Como não vivo da poesia, não passo por essa sensação. No entanto, preciso escrever no trabalho também, com bastante frequência. Outra forma de escrita. E sim, há prazos, receios e procrastinação. Não deixo que isso me consuma. Quando me flagro procrastinando, recorro ao balde de café (aquele dos grãos cheirosos) e me ponho a rascunhar. Agora, a ansiedade de atender às expectativas pode me tirar o sono e deixar meu tempo de descanso extremamente reduzido, o que tem me feito tentar meditar nesses tempos.
Quantas vezes você revisa seus textos antes de sentir que eles estão prontos? Você mostra seus trabalhos para outras pessoas antes de publicá-los?
Uma vez. Pra correção de erros de digitação. Mas eu nunca mudo o corpo, a essência. Eu tenho paixão pela crueza e a raiz do texto como ele foi gerido. Não lapido. Cuspi e já foi! Seja como for. Não mostro para ninguém antes, com raras exceções. Escrevo, aprumo o poema num visual que me agrada e publico. Não tenho amarras e não me sinto insegura com isso. Eu fluo na leveza e sigo minhas querências.
Como é sua relação com a tecnologia? Você escreve seus primeiros rascunhos à mão ou no computador?
Eu até gosto dos recursos tecnológicos. Acho divertido me entranhar por novos aplicativos de edição, pelas redes sociais, pelas ferramentas disponíveis. Mas, geralmente, aquelas palavras cuspidas, são postas no papel. Tenho um caderninho que mora no criado mudo. Já interrompi sonos e sonhos pra escrever ali. Muitos poemas foram feitos de madrugada.
De onde vêm suas ideias? Há um conjunto de hábitos que você cultiva para se manter criativa?
As ideias vêm do olhar. Da troca do meu olhar com as coisas do mundo… Que considero ser um olhar crianceiro… De aventura, de curiosidade, de prazer, paixão. Creio que as minhas ideias poéticas venham desta sensibilidade do olhar. Um olhar que captura as sensações, os outros olhares, as nuances e entrelinhas num diálogo, os movimentos das mãos de alguém, o cheiro do fim da tarde… As ideias vêm das trocas. Das relações. Da reflexão sobre isso.

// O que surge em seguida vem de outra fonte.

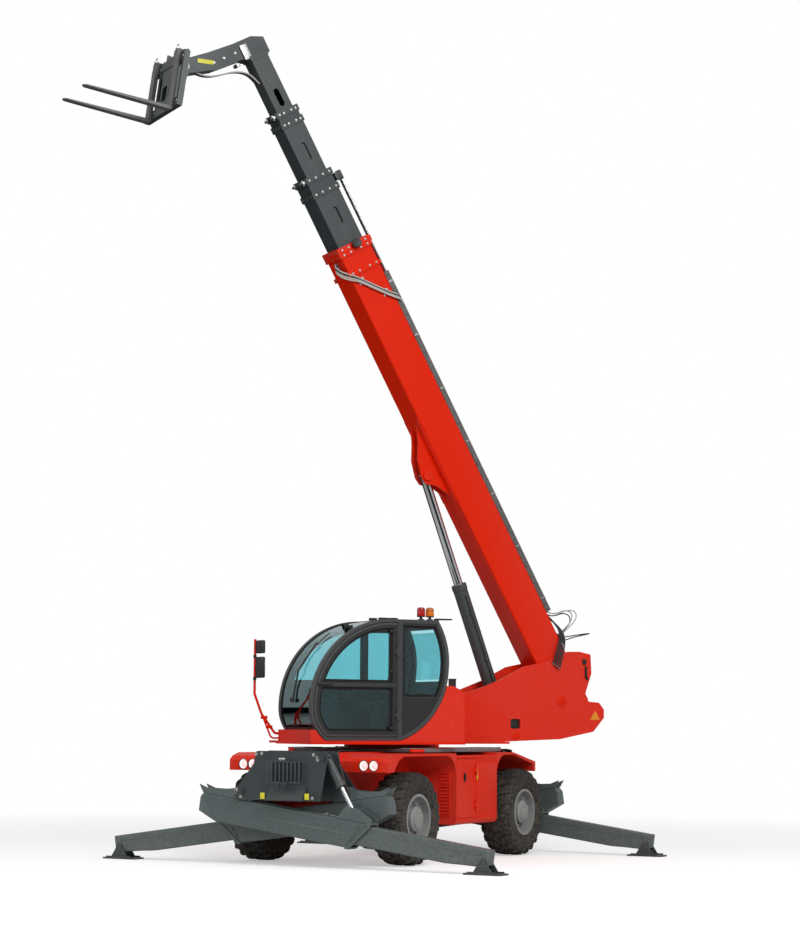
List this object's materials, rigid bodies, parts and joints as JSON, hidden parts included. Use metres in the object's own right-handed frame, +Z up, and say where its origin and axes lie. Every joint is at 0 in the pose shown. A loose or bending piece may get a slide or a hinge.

Mas, além disso, eu considero importante me nutrir para me manter criativa sim. Eu passo por momentos de escassez criativa, claro. E me nutrir significa ler, conhecer gente interessante, abrir as portas e janelas para estes ricos diálogos, buscar autoconhecimento e me expressar livremente em outras linguagens da arte, como a música e a dança, por exemplo. Isso me nutre esteticamente e me repertoria para que eu possa criar.
O que você acha que mudou no seu processo de escrita ao longo dos anos? O que você diria a si mesma se pudesse voltar à escrita de seus primeiros textos?
Mudou a minha própria maturidade, que se fez crescer. Eu venho buscando escrever na essência e cada vez mais cadenciado. E percebo que isso de fato foi ocorrendo. Encurtei os textos. Mas alonguei a alma das palavras. Poucas palavras com mais força, eu diria. Poucas palavras desenhadas e ritmadas que me tocam mais hoje do que há alguns anos. Mas a essência e a forma de criação são exatamente as mesmas. Eu não mudaria meu processo. Eu diria para mim mesma: “continue libertando seus dentros com verdade… Teus textos ficarão mais fortes na medida em que você colecionar trocas e sensações.”
Mas acho que é uma busca que vai durar a vida toda. Isso não se finda. Não sei se haverá um dia em que eu olhe para minha escrita e diga: “cheguei ao ponto”. Tudo é não pronto. Tudo é processo pra mim.
Que projeto você gostaria de fazer, mas ainda não começou? Que livro você gostaria de ler e ele ainda não existe?
O projeto que eu gostaria de fazer é a transformação do poema em espetáculos de música e dança. Aqui não dançarei. Mas cantarei meus poemas, talvez. O encontro das artes me fascina. Quero todas as linguagens artísticas acontecendo concomitante no espaço-tempo-cosmos. Gostaria de ler um livro sobre “os insights que nasceram dos diálogos” falando sobre como ideias de lutas de causas como a luta contra os preconceitos (todos) nasceram em pequenos diálogos entre pessoas interessantes e fortes. Eu queria ser a mosca que flagra essas conversas. Gosto das minúcias dos diálogos e de como eles podem se transformar em grandes ideias e projetos.